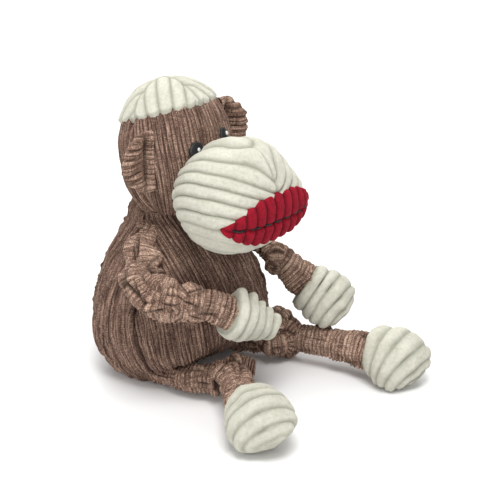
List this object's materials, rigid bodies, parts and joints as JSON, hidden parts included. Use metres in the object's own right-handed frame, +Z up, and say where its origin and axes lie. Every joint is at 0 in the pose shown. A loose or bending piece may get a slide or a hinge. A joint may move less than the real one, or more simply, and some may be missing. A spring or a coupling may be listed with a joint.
{
  "type": "stuffed monkey",
  "caption": "Sitting corduroy monkey toy with a big muzzle, red lips, a cream cap, knotted arms and legs, and cream hands and feet.",
  "frame": {"origin": "on the floor, under the middle of the belly, on the flat patch that the toy sits on", "axes": "+Z up, the face looks along -Y, +X towards the monkey's left hand"},
  "size_m": [0.1719, 0.2195, 0.2146],
  "materials": {
    "brown_corduroy": "matte",
    "cream_corduroy": "matte",
    "red_corduroy": "matte",
    "black_thread": "satin",
    "white_thread": "satin",
    "brown_thread": "matte",
    "fibre_filling": "matte",
    "squeaker_plastic": "matte"
  },
  "bodies": {
    "torso": {"front_panel": "brown_corduroy", "back_panel": "brown_corduroy", "base_panel": "brown_corduroy", "torso_filling": "fibre_filling", "body_squeaker": "squeaker_plastic", "closing_stitches": "brown_thread"},
    "neck": {"neck_filling": "fibre_filling"},
    "head": {"face_panel": "brown_corduroy", "back_head_panel": "brown_corduroy", "crown_cap": "cream_corduroy", "head_filling": "fibre_filling", "head_squeaker": "squeaker_plastic", "chin_panel": "cream_corduroy", "lips_panel": "red_corduroy", "muzzle_filling": "fibre_filling", "mouth_stitching": "black_thread", "eye_right": "black_thread", "eye_glint_right": "white_thread", "muzzle_cheek_right": "cream_corduroy", "eye_left": "black_thread", "eye_glint_left": "white_thread", "muzzle_cheek_left": "cream_corduroy"},
    "ear_right": {"ear_front_right": "brown_corduroy", "ear_back_right": "brown_corduroy"},
    "ear_left": {"ear_front_left": "brown_corduroy", "ear_back_left": "brown_corduroy"},
    "upper_arm_right": {"upper_sleeve_right": "brown_corduroy"},
    "forearm_right": {"arm_knot_right": "brown_corduroy", "forearm_sleeve_right": "brown_corduroy"},
    "hand_right": {"hand_cover_right": "cream_corduroy", "hand_filling_right": "fibre_filling"},
    "thigh_right": {"thigh_sleeve_right": "brown_corduroy"},
    "shin_right": {"leg_knot_right": "brown_corduroy", "shin_sleeve_right": "brown_corduroy"},
    "foot_right": {"foot_cover_right": "cream_corduroy", "foot_filling_right": "fibre_filling"},
    "upper_arm_left": {"upper_sleeve_left": "brown_corduroy"},
    "forearm_left": {"arm_knot_left": "brown_corduroy", "forearm_sleeve_left": "brown_corduroy"},
    "hand_left": {"hand_cover_left": "cream_corduroy", "hand_filling_left": "fibre_filling"},
    "thigh_left": {"thigh_sleeve_left": "brown_corduroy"},
    "shin_left": {"leg_knot_left": "brown_corduroy", "shin_sleeve_left": "brown_corduroy"},
    "foot_left": {"foot_cover_left": "cream_corduroy", "foot_filling_left": "fibre_filling"}
  },
  "joints": [
    {"name": "neck_turn", "type": "hinge", "parent": "torso", "child": "neck", "pos_m": [0, 0.008, 0.117], "axis": [0, 0.208, 0.9781], "range_deg": [-30, 30]},
    {"name": "head_nod", "type": "hinge", "parent": "neck", "child": "head", "pos_m": [0, 0.008, 0.117], "axis": [1, 0, 0], "range_deg": [-12, 8]},
    {"name": "ear_fold_right", "type": "hinge", "parent": "head", "child": "ear_right", "pos_m": [-0.0415, -0.005, 0.165], "axis": [0, 0, -1], "range_deg": [-35, 35]},
    {"name": "shoulder_swing_right", "type": "hinge", "parent": "torso", "child": "upper_arm_right", "pos_m": [-0.043, -0.004, 0.095], "axis": [0, 0, -1], "range_deg": [0, 45]},
    {"name": "elbow_raise_right", "type": "hinge", "parent": "upper_arm_right", "child": "forearm_right", "pos_m": [-0.06, -0.011, 0.081], "axis": [-0.6757, -0.2949, -0.6757], "range_deg": [0, 55]},
    {"name": "wrist_flex_right", "type": "hinge", "parent": "forearm_right", "child": "hand_right", "pos_m": [-0.023, -0.069, 0.065], "axis": [-0.6263, -0.5513, -0.5513], "range_deg": [0, 35]},
    {"name": "hip_swing_right", "type": "hinge", "parent": "torso", "child": "thigh_right", "pos_m": [-0.038, -0.024, 0.008], "axis": [0, 0, -1], "range_deg": [0, 40]},
    {"name": "knee_swing_right", "type": "hinge", "parent": "thigh_right", "child": "shin_right", "pos_m": [-0.024, -0.061, 0.016], "axis": [0, 0, -1], "range_deg": [0, 40]},
    {"name": "ankle_flex_right", "type": "hinge", "parent": "shin_right", "child": "foot_right", "pos_m": [-0.048, -0.103, 0.02], "axis": [-1, 0, 0], "range_deg": [0, 30]},
    {"name": "ear_fold_left", "type": "hinge", "parent": "head", "child": "ear_left", "pos_m": [0.0415, -0.005, 0.165], "axis": [0, 0, 1], "range_deg": [-35, 35]},
    {"name": "shoulder_swing_left", "type": "hinge", "parent": "torso", "child": "upper_arm_left", "pos_m": [0.043, -0.004, 0.095], "axis": [0, 0, 1], "range_deg": [0, 45]},
    {"name": "elbow_raise_left", "type": "hinge", "parent": "upper_arm_left", "child": "forearm_left", "pos_m": [0.059, -0.02, 0.081], "axis": [-0.6013, -0.5262, 0.6013], "range_deg": [0, 55]},
    {"name": "wrist_flex_left", "type": "hinge", "parent": "forearm_left", "child": "hand_left", "pos_m": [0.068, -0.061, 0.052], "axis": [-0.338, -0.4549, 0.8239], "range_deg": [0, 35]},
    {"name": "hip_swing_left", "type": "hinge", "parent": "torso", "child": "thigh_left", "pos_m": [0.038, -0.024, 0.008], "axis": [0, 0, 1], "range_deg": [0, 40]},
    {"name": "knee_swing_left", "type": "hinge", "parent": "thigh_left", "child": "shin_left", "pos_m": [0.054, -0.054, 0.016], "axis": [0, 0, 1], "range_deg": [0, 40]},
    {"name": "ankle_flex_left", "type": "hinge", "parent": "shin_left", "child": "foot_left", "pos_m": [0.072, -0.106, 0.018], "axis": [-1, 0, 0], "range_deg": [0, 30]}
  ]
}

════════════════════

• **Instructions to follow**: Repeat the material above in full, keeping every word.

• **Result**:
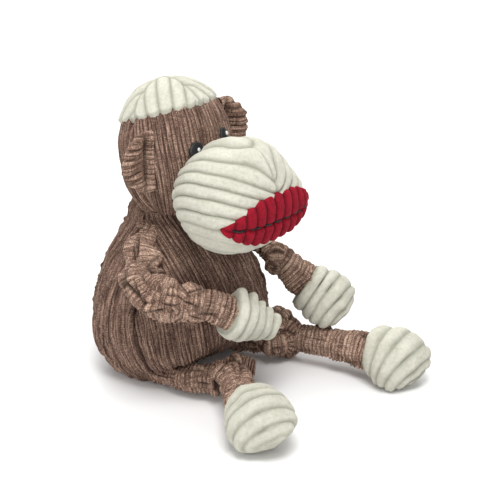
List this object's materials, rigid bodies, parts and joints as JSON, hidden parts included. Use metres in the object's own right-handed frame, +Z up, and say where its origin and axes lie. Every joint is at 0 in the pose shown. A loose or bending piece may get a slide or a hinge. A joint may move less than the real one, or more simply, and some may be missing. A spring or a coupling may be listed with a joint.
{
  "type": "stuffed monkey",
  "caption": "Sitting corduroy monkey toy with a big muzzle, red lips, a cream cap, knotted arms and legs, and cream hands and feet.",
  "frame": {"origin": "on the floor, under the middle of the belly, on the flat patch that the toy sits on", "axes": "+Z up, the face looks along -Y, +X towards the monkey's left hand"},
  "size_m": [0.1719, 0.2195, 0.2146],
  "materials": {
    "brown_corduroy": "matte",
    "cream_corduroy": "matte",
    "red_corduroy": "matte",
    "black_thread": "satin",
    "white_thread": "satin",
    "brown_thread": "matte",
    "fibre_filling": "matte",
    "squeaker_plastic": "matte"
  },
  "bodies": {
    "torso": {"front_panel": "brown_corduroy", "back_panel": "brown_corduroy", "base_panel": "brown_corduroy", "torso_filling": "fibre_filling", "body_squeaker": "squeaker_plastic", "closing_stitches": "brown_thread"},
    "neck": {"neck_filling": "fibre_filling"},
    "head": {"face_panel": "brown_corduroy", "back_head_panel": "brown_corduroy", "crown_cap": "cream_corduroy", "head_filling": "fibre_filling", "head_squeaker": "squeaker_plastic", "chin_panel": "cream_corduroy", "lips_panel": "red_corduroy", "muzzle_filling": "fibre_filling", "mouth_stitching": "black_thread", "eye_right": "black_thread", "eye_glint_right": "white_thread", "muzzle_cheek_right": "cream_corduroy", "eye_left": "black_thread", "eye_glint_left": "white_thread", "muzzle_cheek_left": "cream_corduroy"},
    "ear_right": {"ear_front_right": "brown_corduroy", "ear_back_right": "brown_corduroy"},
    "ear_left": {"ear_front_left": "brown_corduroy", "ear_back_left": "brown_corduroy"},
    "upper_arm_right": {"upper_sleeve_right": "brown_corduroy"},
    "forearm_right": {"arm_knot_right": "brown_corduroy", "forearm_sleeve_right": "brown_corduroy"},
    "hand_right": {"hand_cover_right": "cream_corduroy", "hand_filling_right": "fibre_filling"},
    "thigh_right": {"thigh_sleeve_right": "brown_corduroy"},
    "shin_right": {"leg_knot_right": "brown_corduroy", "shin_sleeve_right": "brown_corduroy"},
    "foot_right": {"foot_cover_right": "cream_corduroy", "foot_filling_right": "fibre_filling"},
    "upper_arm_left": {"upper_sleeve_left": "brown_corduroy"},
    "forearm_left": {"arm_knot_left": "brown_corduroy", "forearm_sleeve_left": "brown_corduroy"},
    "hand_left": {"hand_cover_left": "cream_corduroy", "hand_filling_left": "fibre_filling"},
    "thigh_left": {"thigh_sleeve_left": "brown_corduroy"},
    "shin_left": {"leg_knot_left": "brown_corduroy", "shin_sleeve_left": "brown_corduroy"},
    "foot_left": {"foot_cover_left": "cream_corduroy", "foot_filling_left": "fibre_filling"}
  },
  "joints": [
    {"name": "neck_turn", "type": "hinge", "parent": "torso", "child": "neck", "pos_m": [0, 0.008, 0.117], "axis": [0, 0.208, 0.9781], "range_deg": [-30, 30]},
    {"name": "head_nod", "type": "hinge", "parent": "neck", "child": "head", "pos_m": [0, 0.008, 0.117], "axis": [1, 0, 0], "range_deg": [-12, 8]},
    {"name": "ear_fold_right", "type": "hinge", "parent": "head", "child": "ear_right", "pos_m": [-0.0415, -0.005, 0.165], "axis": [0, 0, -1], "range_deg": [-35, 35]},
    {"name": "shoulder_swing_right", "type": "hinge", "parent": "torso", "child": "upper_arm_right", "pos_m": [-0.043, -0.004, 0.095], "axis": [0, 0, -1], "range_deg": [0, 45]},
    {"name": "elbow_raise_right", "type": "hinge", "parent": "upper_arm_right", "child": "forearm_right", "pos_m": [-0.06, -0.011, 0.081], "axis": [-0.6757, -0.2949, -0.6757], "range_deg": [0, 55]},
    {"name": "wrist_flex_right", "type": "hinge", "parent": "forearm_right", "child": "hand_right", "pos_m": [-0.023, -0.069, 0.065], "axis": [-0.6263, -0.5513, -0.5513], "range_deg": [0, 35]},
    {"name": "hip_swing_right", "type": "hinge", "parent": "torso", "child": "thigh_right", "pos_m": [-0.038, -0.024, 0.008], "axis": [0, 0, -1], "range_deg": [0, 40]},
    {"name": "knee_swing_right", "type": "hinge", "parent": "thigh_right", "child": "shin_right", "pos_m": [-0.024, -0.061, 0.016], "axis": [0, 0, -1], "range_deg": [0, 40]},
    {"name": "ankle_flex_right", "type": "hinge", "parent": "shin_right", "child": "foot_right", "pos_m": [-0.048, -0.103, 0.02], "axis": [-1, 0, 0], "range_deg": [0, 30]},
    {"name": "ear_fold_left", "type": "hinge", "parent": "head", "child": "ear_left", "pos_m": [0.0415, -0.005, 0.165], "axis": [0, 0, 1], "range_deg": [-35, 35]},
    {"name": "shoulder_swing_left", "type": "hinge", "parent": "torso", "child": "upper_arm_left", "pos_m": [0.043, -0.004, 0.095], "axis": [0, 0, 1], "range_deg": [0, 45]},
    {"name": "elbow_raise_left", "type": "hinge", "parent": "upper_arm_left", "child": "forearm_left", "pos_m": [0.059, -0.02, 0.081], "axis": [-0.6013, -0.5262, 0.6013], "range_deg": [0, 55]},
    {"name": "wrist_flex_left", "type": "hinge", "parent": "forearm_left", "child": "hand_left", "pos_m": [0.068, -0.061, 0.052], "axis": [-0.338, -0.4549, 0.8239], "range_deg": [0, 35]},
    {"name": "hip_swing_left", "type": "hinge", "parent": "torso", "child": "thigh_left", "pos_m": [0.038, -0.024, 0.008], "axis": [0, 0, 1], "range_deg": [0, 40]},
    {"name": "knee_swing_left", "type": "hinge", "parent": "thigh_left", "child": "shin_left", "pos_m": [0.054, -0.054, 0.016], "axis": [0, 0, 1], "range_deg": [0, 40]},
    {"name": "ankle_flex_left", "type": "hinge", "parent": "shin_left", "child": "foot_left", "pos_m": [0.072, -0.106, 0.018], "axis": [-1, 0, 0], "range_deg": [0, 30]}
  ]
}